The fossils in the rocks show that offspring differ from their parents slightly; these differences affect ability to survive to have offspring, and the genetic basis of these differences is passed on to offspring in greater or lesser degree. Over long times, accumulation of these differences has led to changes in the types of living things on Earth (evolution by natural selection). At some times, catastrophic events such as meteorite impacts have caused mass extinctions; at other times extinction has been a gradual process.

In the geologic record, recent times would look like a mass extinction. Humans are using more and more of the Earth’s resources. Because these resources are not available to other species, individuals and entire species have disappeared. Humans are also changing the climate, and spreading pollutants across the globe. These changes are not yet catastrophic, and may never be, but humans will need to reduce our impact in the future if we wish to prevent more extinctions and possible catastrophic harm to ourselves. This must be accomplished through some combination of controlling our numbers, or controlling our impact per person.
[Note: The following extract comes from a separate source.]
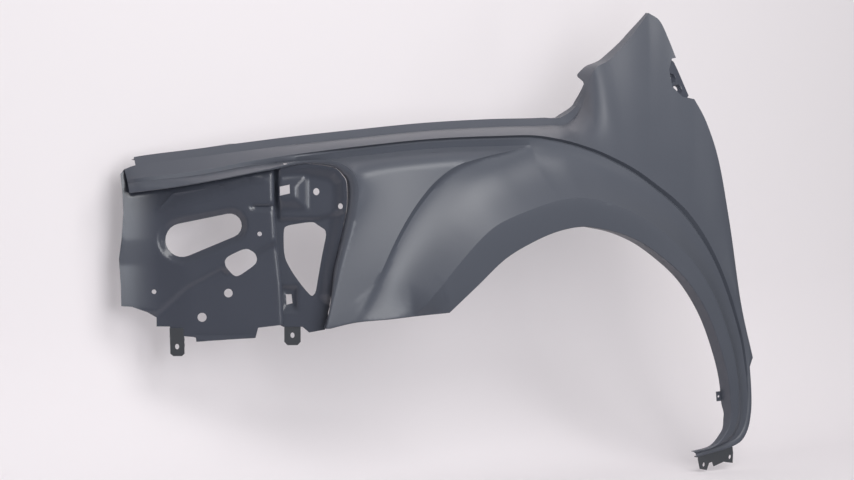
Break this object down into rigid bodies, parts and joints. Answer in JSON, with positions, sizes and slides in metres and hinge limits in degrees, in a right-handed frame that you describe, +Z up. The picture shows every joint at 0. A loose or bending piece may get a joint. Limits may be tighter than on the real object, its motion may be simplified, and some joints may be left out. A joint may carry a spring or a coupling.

Science has proven, over and over again, to be the best tool humans have ever developed for learning enough about the world that we can keep ourselves sufficiently fed, clothed, free of disease, and otherwise healthy so that we can worry about the big questions of what we are here for and how we get along with each other and stay happy. Geology is an important piece of the big picture of science. National parks have proven, over and over again, to be beautiful, enjoyable preserves of our shared natural and human heritage. It is our fondest hope that you will have a happy and prosperous future, that you will appreciate and perhaps even contribute to the benefits of science, including geology, that you will enjoy using the benefits of science to contemplate big questions, and that you will do some of your contemplation in your national parks. Pleasant journeys!!!